Market dynamics will override politics and the job creation and economic stimulus effects of the gas industry will prevail in the years ahead regardless of the outcome of this fall’s presidential election, according to panelists at the LDC Gas Forum’s Midcontinent meeting in Chicago Monday.

Bentek Energy’s Jack Weixel, who previously spent seven years working in Washington, DC, thinks the natural gas market is strong enough to stay “relatively independent of government regulation.”

A change of administrations wouldn’t have much impact on the demand side, Weixel said. On the supply side, the Obama administration could add some costs for producers in the drilling sector, but overall “the natural gas industry is doing a good job in Washington, DC, in promoting itself as a job-creator and economic engine for growth.”

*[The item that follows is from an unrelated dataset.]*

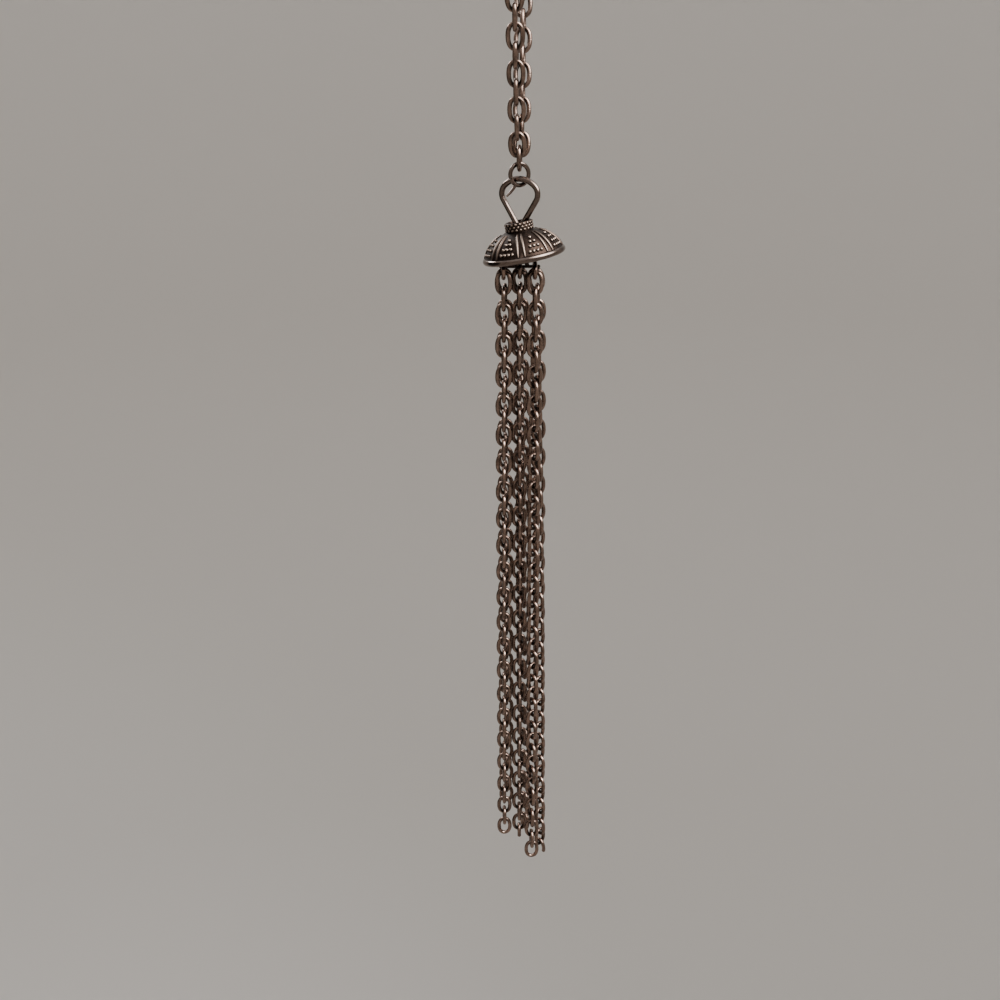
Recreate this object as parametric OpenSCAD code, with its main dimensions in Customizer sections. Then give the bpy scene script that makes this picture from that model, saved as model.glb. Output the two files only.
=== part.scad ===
// Long necklace of fine oval cable chain. Both strands of the loop hook on one
// centre link, which holds a jump ring, a wire bail and a tilted bead cap with
// a tassel of six chain strands. Millimetres. The origin is the top of the
// loop, where it lies on the nape: +Z up, +X across the loop, +Y out of it.

/* [Chain links] */
// Outer length of an oval link
link_l = 3.02; // [3:0.01:3.04]
// Outer width of an oval link
link_w = 2.14; // [2.12:0.01:2.16]
// Wire diameter of the links
wire_d = 0.5; // [0.46:0.01:0.5]
// Slack between two hooked links
link_gap = 0.12; // [0.11:0.01:0.14]
// Outer width of the link in the middle, where both strands hook
centre_w = 2.6; // [2.55:0.05:2.8]

/* [Loop] */
// Radius of the loop where it goes round the neck
neck_r = 60; // [55:1:70]
// Angle of each straight strand from the vertical
v_angle = 13.9; // [12:0.1:15]
// Links between the centre link and the clasp, on each side
side_links = 181; // [175:2:185]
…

Some other panelists also downplayed the overall impact the upcoming presidential election could have on developments in the various shale plays. But Bill Wince, Chesapeake Energy vice president of business development, offered the caution that politics is very much involved in two areas potentially impacting the industry’s future: federal air emissions regulations and liquefied natural gas exports.

All the panelists agreed that the Utica Shale is the nation’s next big natural gas play and promises to transform upper Midwest markets. With the continuing deployment of drilling rigs away from dry gas to oil and wet gas plays the supply-demand situation will come more into balance. Production will stabilize while demand, particularly in power generation and the industrial sector, should continue to grow.